Much of Mr Hart’s platform revolves around eugenics, which developed before the Second World War as a pseudoscientific movement to solve social problems by preventing the “unfit” from having children. It inspired 33 US states to pass laws that allowed the sterilisation of some 65,000 people, and Nazi Germany used the US examples to justify programs that sterilised and killed millions.
Mr Hart, a 60-year-old estate agent, knows his views on eugenics are far from the mainstream and knows he is viewed as racist by most people. But he insists his beliefs have nothing to do with racism and everything to do with “favoured races” from Europe and Asia and “less-favored races” from Africa. To achieve his goal of a country populated by “favoured races,” Mr Hart proposes eliminating welfare and immigration.

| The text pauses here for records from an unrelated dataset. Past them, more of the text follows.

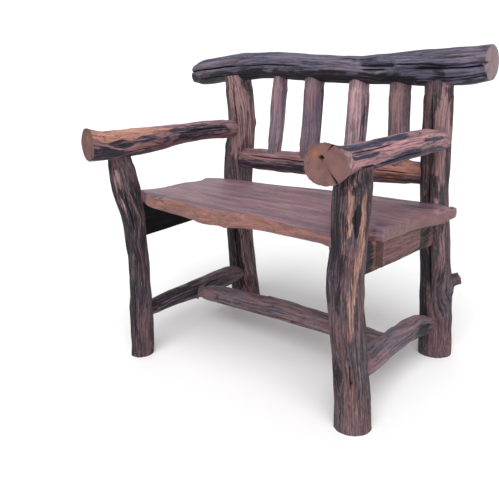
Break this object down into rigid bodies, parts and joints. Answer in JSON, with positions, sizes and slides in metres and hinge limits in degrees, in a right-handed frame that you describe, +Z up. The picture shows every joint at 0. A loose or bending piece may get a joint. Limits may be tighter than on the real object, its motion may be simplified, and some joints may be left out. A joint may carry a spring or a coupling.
{
  "type": "garden bench",
  "caption": "Rustic garden bench of peeled logs with a slab seat, log arms that end in flared sawn faces, and a spindled back under a heavy top rail.",
  "frame": {"origin": "on the floor, under the middle of the bench's bounding box", "axes": "+X runs along the bench to the viewer's right as seen from the front, -Y is the way that a sitter faces, +Z is up"},
  "size_m": [1.0036, 0.6948, 0.8603],
  "materials": {
    "blue_grey_log": "weathered, silvered purple-grey peeled log with long shakes",
    "dark_fibrous_log": "fibrous grey-brown log with torn streaks",
    "spindle_wood": "peeled branch wood, pink-brown with dark stains",
    "peeled_log": "peeled log, orange-pink with blue-black stains",
    "slab_wood": "oiled slab, mauve-pink with an orange-brown waney edge",
    "squared_timber": "sawn squared timber",
    "stretcher_log": "thin peeled log, pink-brown and blue-grey",
    "peg_wood": "turned hardwood peg",
    "zinc_steel": "zinc-plated, dulled"
  },
  "bodies": {
    "root": {"top_rail": "blue_grey_log", "back_post_left": "dark_fibrous_log", "back_post_right": "dark_fibrous_log", "back_spindle_1": "spindle_wood", "back_spindle_2": "spindle_wood", "back_spindle_3": "spindle_wood", "back_spindle_4": "spindle_wood", "lower_back_rail": "peeled_log", "arm_left": "peeled_log", "arm_right": "peeled_log", "front_leg_left": "dark_fibrous_log", "front_leg_right": "dark_fibrous_log", "seat_plank": "slab_wood", "seat_bearer_left": "squared_timber", "seat_bearer_right": "squared_timber", "side_stretcher_left": "stretcher_log", "side_stretcher_right": "stretcher_log", "long_stretcher": "stretcher_log", "top_rail_pegs": "peg_wood", "lower_rail_pegs": "peg_wood", "arm_pegs": "peg_wood", "bearer_pegs": "peg_wood", "side_stretcher_pegs": "peg_wood", "long_stretcher_pegs": "peg_wood", "seat_screws": "zinc_steel", "arm_screws": "zinc_steel", "seat_screw_washers": "zinc_steel", "arm_screw_washers": "zinc_steel"}
  },
  "joints": []
}
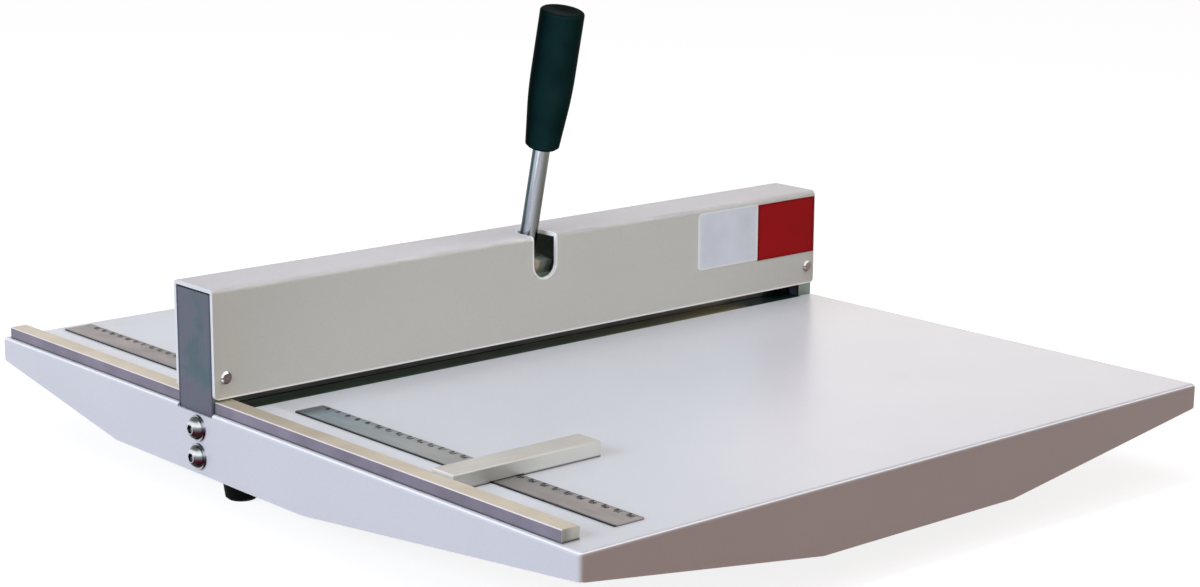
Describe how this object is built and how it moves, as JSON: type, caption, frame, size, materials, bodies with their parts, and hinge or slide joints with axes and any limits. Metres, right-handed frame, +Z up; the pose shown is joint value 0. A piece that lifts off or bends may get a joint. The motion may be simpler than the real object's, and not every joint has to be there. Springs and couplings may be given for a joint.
{
  "type": "desktop paper creasing machine",
  "caption": "Hand lever creaser: folded sheet-metal table on rubber feet, steel beam under a long screwed cover, cam-driven creasing blade, side rails, rulers and a sliding paper stop.",
  "frame": {"origin": "on the standing surface, under the middle of the whole machine's box", "axes": "+X to the right along the beam, +Y from the operator to the back, +Z up"},
  "size_m": [0.524, 0.59, 0.2875],
  "materials": {
    "table_paint": "light grey fine-textured powder coat, semi-matt",
    "cover_paint": "warm grey powder coat, satin",
    "frame_steel": "blue-grey bright-drawn steel, satin",
    "black_steel": "black-oxide steel, lightly oiled",
    "ground_steel": "ground tool steel",
    "bright_chrome": "polished chrome plate",
    "zinc_steel": "zinc-plated steel",
    "bush_bronze": "sintered bronze",
    "rail_aluminium": "natural anodised, satin",
    "ruler_steel": "satin stainless steel with dark divisions",
    "grip_plastic": "black phenolic, glossy",
    "foot_rubber": "black rubber"
  },
  "bodies": {
    "frame": {"base_tray": "table_paint", "table_rib_front_left": "table_paint", "table_rib_front_right": "table_paint", "table_rib_rear_left": "table_paint", "table_rib_rear_right": "table_paint", "beam_cover": "cover_paint", "post_left": "frame_steel", "post_right": "frame_steel", "bed_beam": "black_steel", "lower_die": "black_steel", "guide_pin_left": "ground_steel", "guide_pin_right": "ground_steel", "frame_bolts": "bright_chrome", "frame_washers": "bright_chrome", "cover_screws": "bright_chrome", "die_screws": "zinc_steel", "rail_screws": "zinc_steel", "foot_screws": "zinc_steel", "return_spring_left": "zinc_steel", "return_spring_right": "zinc_steel", "shaft_bush_left": "bush_bronze", "shaft_bush_right": "bush_bronze", "front_rail": "rail_aluminium", "rear_rail": "rail_aluminium", "front_ruler": "ruler_steel", "rear_ruler": "ruler_steel", "foot_beam_left": "foot_rubber", "foot_beam_right": "foot_rubber", "foot_front_left": "foot_rubber", "foot_front_right": "foot_rubber", "foot_rear_left": "foot_rubber", "foot_rear_right": "foot_rubber"},
    "lever": {"cam_shaft": "ground_steel", "press_cam_left": "ground_steel", "press_cam_right": "ground_steel", "lever_hub": "ground_steel", "grub_screws": "zinc_steel", "lever_rod": "bright_chrome", "lever_grip": "grip_plastic"},
    "press": {"press_bar": "black_steel", "creasing_blade": "ground_steel", "blade_clamp": "black_steel", "clamp_screws": "zinc_steel", "press_pad_left": "ground_steel", "press_pad_right": "ground_steel"},
    "stop": {"paper_stop": "rail_aluminium", "stop_magnets": "zinc_steel"}
  },
  "joints": [
    {"name": "lever_pull", "type": "hinge", "parent": "frame", "child": "lever", "pos_m": [0, 0.061, 0.1008], "axis": [1, 0, 0], "range_deg": [0, 42]},
    {"name": "press_slide", "type": "slide", "parent": "frame", "child": "press", "axis": [0, 0, -1], "range_m": [0, 0.00459], "stiffness_N_per_m": 6000, "springref_m": -0.0067, "deforming": ["return_spring_left", "return_spring_right"]},
    {"name": "stop_slide", "type": "slide", "parent": "frame", "child": "stop", "axis": [0, 1, 0], "range_m": [-0.1, 0.189]}
  ],
  "couplings": [
    {"joint": "press_slide", "follows": "lever_pull", "m_per_rad": 0.0062577}
  ]
}
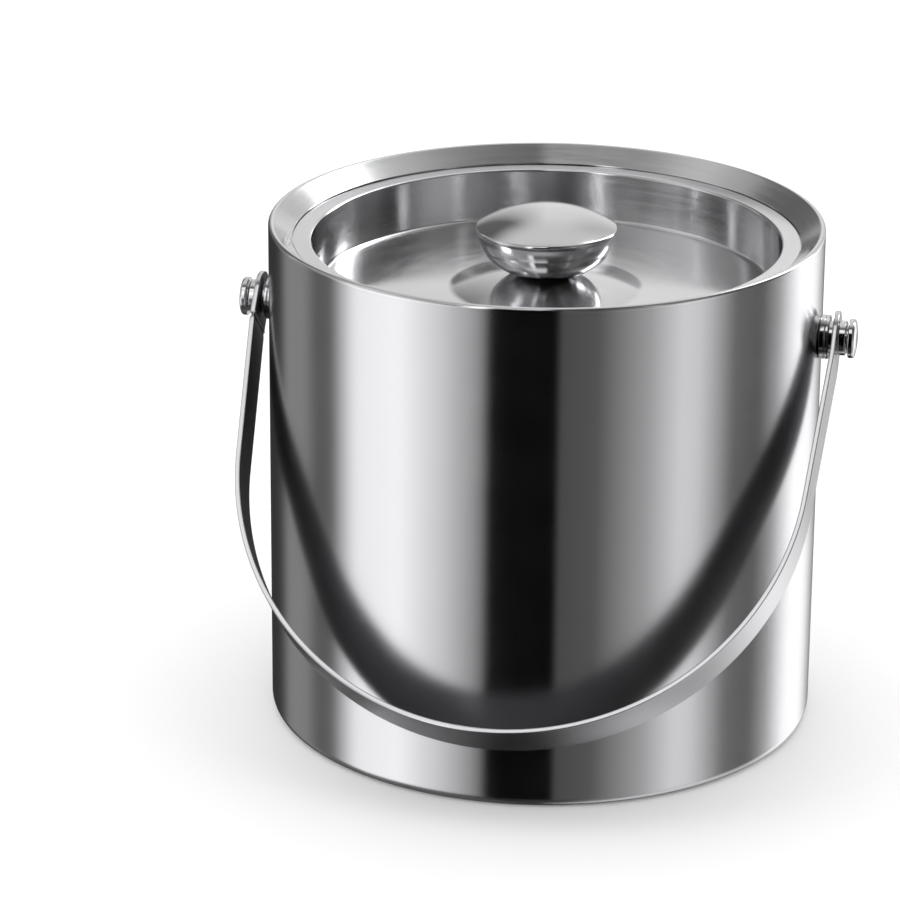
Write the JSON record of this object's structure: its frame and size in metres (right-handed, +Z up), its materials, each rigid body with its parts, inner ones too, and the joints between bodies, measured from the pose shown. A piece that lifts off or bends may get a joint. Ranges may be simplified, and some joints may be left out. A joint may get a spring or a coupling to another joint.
{
  "type": "ice bucket",
  "caption": "Round double-walled steel ice bucket with a flat swinging bail handle and a sunk, lift-off lid with a domed knob.",
  "frame": {"origin": "centre of the flat underside, on the surface the bucket stands on", "axes": "+Z up along the bucket's axis, +X along the handle's two pivots, and the handle hangs on the -Y side"},
  "size_m": [0.2036, 0.1942, 0.1715],
  "materials": {
    "brushed_wall_steel": "brushed round the wall and along the strap",
    "satin_inner_steel": "fine circular brushing",
    "polished_steel": "polished",
    "fastener_steel": "plain turned"
  },
  "bodies": {
    "bucket": {"outer_shell": "brushed_wall_steel", "inner_liner": "satin_inner_steel", "base_plate": "satin_inner_steel", "pivot_stud_right": "polished_steel", "pivot_stud_left": "polished_steel", "stud_washer_right": "fastener_steel", "stud_washer_left": "fastener_steel", "stud_nut_right": "fastener_steel", "stud_nut_left": "fastener_steel", "handle_washer_right": "polished_steel", "handle_washer_left": "polished_steel", "cap_nut_right": "polished_steel", "cap_nut_left": "polished_steel"},
    "bail": {"bail_handle": "brushed_wall_steel"},
    "lid": {"lid_pan": "satin_inner_steel", "knob_cap": "polished_steel", "knob_bowl": "polished_steel", "knob_insert": "fastener_steel", "knob_washer": "fastener_steel", "knob_screw": "fastener_steel"}
  },
  "joints": [
    {"name": "bail_swing", "type": "hinge", "parent": "bucket", "child": "bail", "pos_m": [0, 0, 0.134], "axis": [-1, 0, 0], "range_deg": [0, 275]},
    {"name": "lid_lift", "type": "slide", "parent": "bucket", "child": "lid", "axis": [0, 0, 1], "range_m": [0, 0.065]}
  ]
}
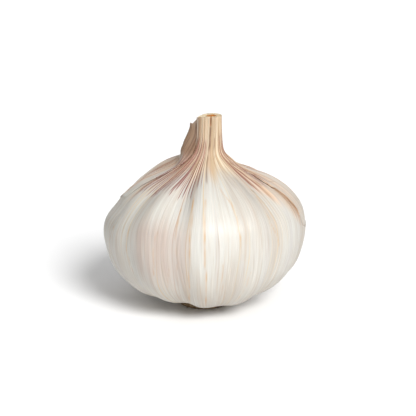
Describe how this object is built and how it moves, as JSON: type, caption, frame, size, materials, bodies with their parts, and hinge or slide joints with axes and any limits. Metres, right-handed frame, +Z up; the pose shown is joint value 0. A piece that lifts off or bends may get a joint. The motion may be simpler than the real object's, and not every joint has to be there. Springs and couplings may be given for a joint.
{
  "type": "garlic bulb",
  "caption": "Whole dry garlic bulb in its papery skins, with a cut neck, standing on its root plate.",
  "frame": {"origin": "middle of the root plate's flat underside, on the surface that the bulb stands on", "axes": "+Z up through the neck, -Y towards the front, which is the side with the split in the neck's cut end, +X to the right as seen from the front"},
  "size_m": [0.0589, 0.057, 0.055],
  "materials": {
    "wrapper_skin": "satin",
    "outer_skin": "satin",
    "dry_stalk": "matte",
    "root_plate": "matte"
  },
  "bodies": {
    "root": {"bulb": "wrapper_skin", "left_sheath": "outer_skin", "right_sheath": "outer_skin", "dry_stalk": "dry_stalk", "root_plate": "root_plate"}
  },
  "joints": []
}
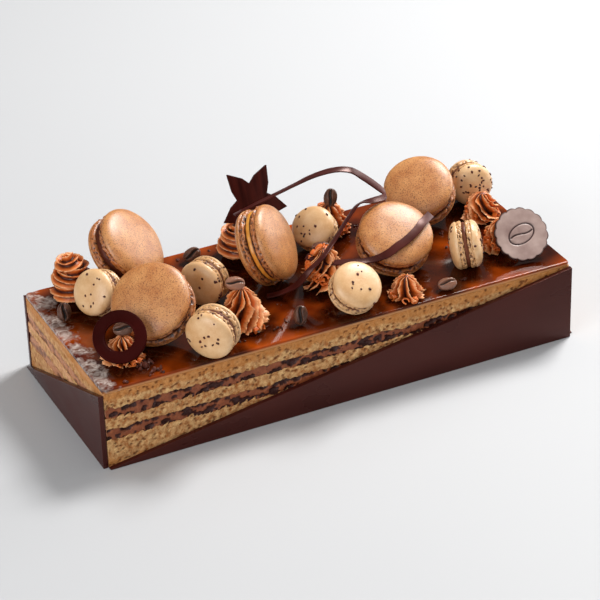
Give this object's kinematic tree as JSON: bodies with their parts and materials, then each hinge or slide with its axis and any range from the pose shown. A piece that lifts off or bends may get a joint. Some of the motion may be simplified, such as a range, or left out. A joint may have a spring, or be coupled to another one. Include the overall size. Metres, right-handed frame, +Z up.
{
  "type": "opera cake",
  "caption": "Long layered coffee and chocolate cake with slanting chocolate panels, macarons, piped cream swirls, coffee beans and chocolate curls on a glazed top.",
  "frame": {"origin": "centre of the cake's base, on the surface it stands on", "axes": "+X along the cake's length, towards the end with the scalloped disc; +Y towards the back; +Z up"},
  "size_m": [0.306, 0.1362, 0.1075],
  "materials": {
    "sponge": "matte porous crumb",
    "coffee_cream": "soft satin",
    "mirror_glaze": "mirror gloss",
    "chocolate_panel": "satin",
    "almond_shell": "matte, finely mottled",
    "caramel_filling": "satin",
    "ganache_filling": "satin",
    "ivory_shell": "matte, speckled",
    "piped_cream": "soft satin",
    "coffee_bean": "satin, roasted",
    "chocolate_trim": "satin"
  },
  "bodies": {
    "root": {"sponge_bottom": "sponge", "cream_lower": "coffee_cream", "sponge_middle": "sponge", "cream_upper": "coffee_cream", "sponge_top": "sponge", "glaze": "mirror_glaze", "panel_front": "chocolate_panel", "panel_right": "chocolate_panel", "panel_back": "chocolate_panel", "panel_left": "chocolate_panel", "macaron_1_shell_front": "almond_shell", "macaron_1_shell_back": "almond_shell", "macaron_1_filling": "ganache_filling", "macaron_2_shell_front": "almond_shell", "macaron_2_shell_back": "almond_shell", "macaron_2_filling": "ganache_filling", "macaron_3_shell_front": "almond_shell", "macaron_3_shell_back": "almond_shell", "macaron_3_filling": "caramel_filling", "macaron_4_shell_front": "almond_shell", "macaron_4_shell_back": "almond_shell", "macaron_4_filling": "ganache_filling", "macaron_5_shell_front": "almond_shell", "macaron_5_shell_back": "almond_shell", "macaron_5_filling": "ganache_filling", "mini_macaron_1": "ivory_shell", "mini_macaron_2": "ivory_shell", "mini_macaron_3": "ivory_shell", "mini_macaron_4": "ivory_shell", "mini_macaron_5": "ivory_shell", "mini_macaron_6": "ivory_shell", "mini_macaron_7": "ivory_shell", "rosette_1": "piped_cream", "rosette_2": "piped_cream", "rosette_3": "piped_cream", "rosette_4": "piped_cream", "rosette_5": "piped_cream", "rosette_6": "piped_cream", "rosette_7": "piped_cream", "rosette_8": "piped_cream", "rosette_9": "piped_cream", "bean_1": "coffee_bean", "bean_2": "coffee_bean", "bean_3": "coffee_bean", "bean_4": "coffee_bean", "bean_5": "coffee_bean", "bean_6": "coffee_bean", "bean_7": "coffee_bean", "bean_8": "coffee_bean", "chocolate_star": "chocolate_trim", "chocolate_ring": "chocolate_trim", "scalloped_disc": "chocolate_trim", "ribbon_long": "chocolate_trim", "ribbon_short": "chocolate_trim"}
  },
  "joints": []
}
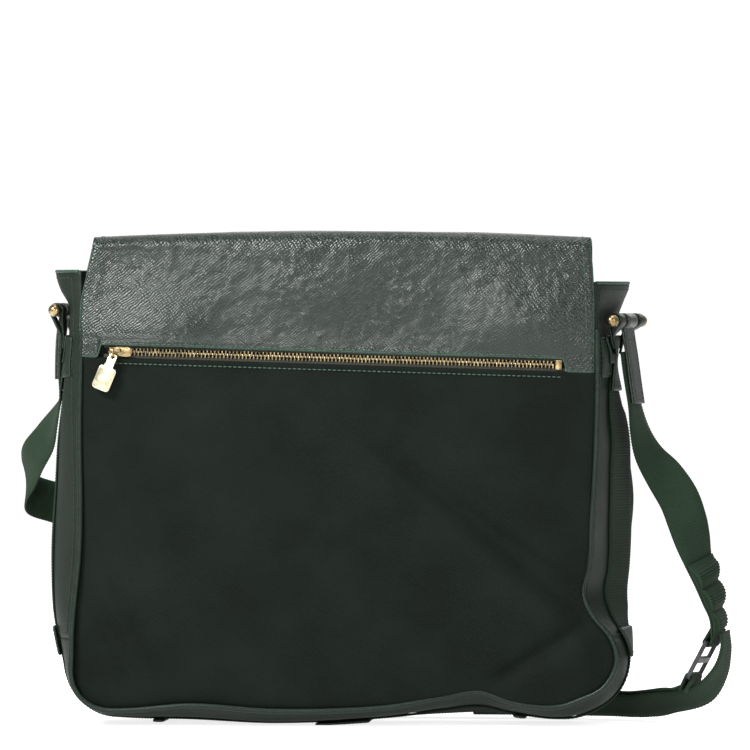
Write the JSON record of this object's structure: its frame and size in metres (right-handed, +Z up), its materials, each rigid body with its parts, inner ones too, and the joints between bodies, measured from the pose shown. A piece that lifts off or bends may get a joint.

“If an individual demonstrates the ability to produce and contribute to society, he or she would be encouraged to have more children. People on welfare would not,” Mr Hart said.
Mr Bertrand said he found out about Mr Hart’s views from the internet, where he went to learn more about the race in Tennessee’s 8th District, which covers the mostly rural counties of north-west Tennessee, stretching from north Memphis to Clarksville. He says he is running to make sure Mr Hart does not win the Republican Party’s endorsement.
“I was appalled by what I’d seen there,” Mr Bertrand said. “It had nothing to do with the beliefs I have, or of any Republican I know – or any Democrat or Independent.